In a fully outsourced model, a telecom licensee does not need to own any of the gear required to run a network. It can lease space on telecom towers that cohost different operators’ telecom kit. It can outsource the equipment and its maintenance to makers of telecom kit like Ericsson, buying use of the equipment for an annual payment. Its entire asset might consist of just the spectrum it has bid for and obtained in expensive auctions. Its job is to build its brand, acquire customers and keep them happy.

To finance the acquisition of spectrum, the operator would take loans from a bank. The bank’s primary recourse is the valuable spectrum that the operator holds – it has few other assets, apart from its brand.
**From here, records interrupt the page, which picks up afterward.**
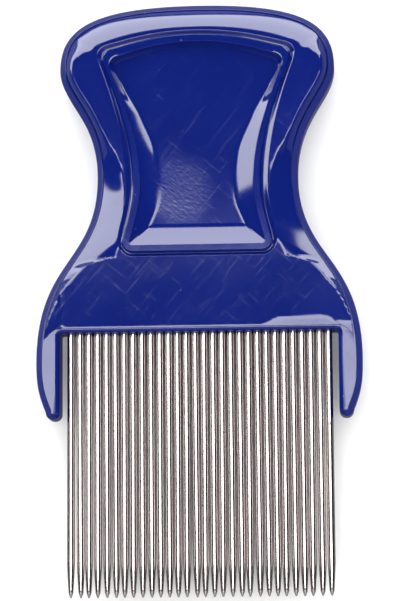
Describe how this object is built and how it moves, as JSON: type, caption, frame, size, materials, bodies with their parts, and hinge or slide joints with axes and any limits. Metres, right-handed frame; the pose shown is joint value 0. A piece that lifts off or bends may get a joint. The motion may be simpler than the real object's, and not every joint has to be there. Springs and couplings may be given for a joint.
{
  "type": "flea comb",
  "caption": "Fine-toothed pet grooming comb: a waisted blue plastic handle with a sunk finger dish on each face, guard fins, and a row of round steel pins set in its end.",
  "frame": {"origin": "centre of the footprint, on the plane that the lip of the lower face lies on", "axes": "+Y runs from the pin tips to the crown of the handle, +X across the row of pins, +Z out of the upper face"},
  "size_m": [0.0546, 0.1, 0.01],
  "materials": {
    "blue_plastic": "polished moulding",
    "pin_steel": "bright drawn wire"
  },
  "bodies": {
    "root": {"handle": "blue_plastic", "pin_01": "pin_steel", "pin_02": "pin_steel", "pin_03": "pin_steel", "pin_04": "pin_steel", "pin_05": "pin_steel", "pin_06": "pin_steel", "pin_07": "pin_steel", "pin_08": "pin_steel", "pin_09": "pin_steel", "pin_10": "pin_steel", "pin_11": "pin_steel", "pin_12": "pin_steel", "pin_13": "pin_steel", "pin_14": "pin_steel", "pin_15": "pin_steel", "pin_16": "pin_steel", "pin_17": "pin_steel", "pin_18": "pin_steel", "pin_19": "pin_steel", "pin_20": "pin_steel", "pin_21": "pin_steel", "pin_22": "pin_steel", "pin_23": "pin_steel", "pin_24": "pin_steel", "pin_25": "pin_steel", "pin_26": "pin_steel", "pin_27": "pin_steel", "pin_28": "pin_steel", "pin_29": "pin_steel", "pin_30": "pin_steel"}
  },
  "joints": []
}
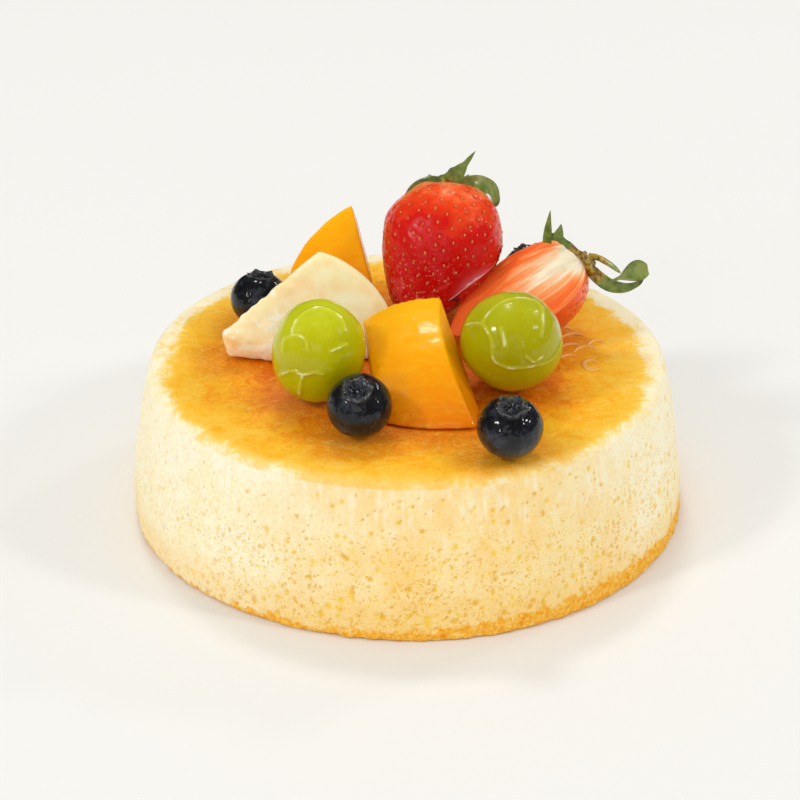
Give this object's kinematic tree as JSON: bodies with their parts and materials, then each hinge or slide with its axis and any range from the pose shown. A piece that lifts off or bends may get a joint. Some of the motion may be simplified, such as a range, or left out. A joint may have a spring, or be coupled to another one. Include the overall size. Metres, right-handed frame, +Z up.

If its business fails, its primary asset, according to the draft law, would be confiscated by the government. The revenue generated by any business it does would go to a government dues account, entertaining no claim by the lender.

In which world would a bank lend money to such a telecom operator?

Business continuity is a legitimate concern. The government is right to worry that a telecom operator’s mismanagement of its own business would endanger key connectedness of a chunk of the citizenry. But the way to address this concern is not to take away the spectrum.

Rather, it is to mandate business continuity as an additional condition of the insolvency resolution process.

The lender should be able to take over the business, complete with the valuable spectrum, keep it going and sell it as a going concern to a willing and capable buyer. For the government to interpose itself between the lender and the asset it finances is to break the chain of rights and obligations that allow the public’s savings to be mediated to new value creation.

The government should mandate business continuity and remove the rest of the legalese contained in the section on insolvency.

In the government’s defence, it could be said that, for practical purposes, the government is the primary lender to telecom operators, as it allows deferred payments for the spectrum acquired in auctions. However, it cannot make a law as if spectrum were the only purpose for which a telecom operator needs to borrow or that the government alone matters among a telco’s lenders.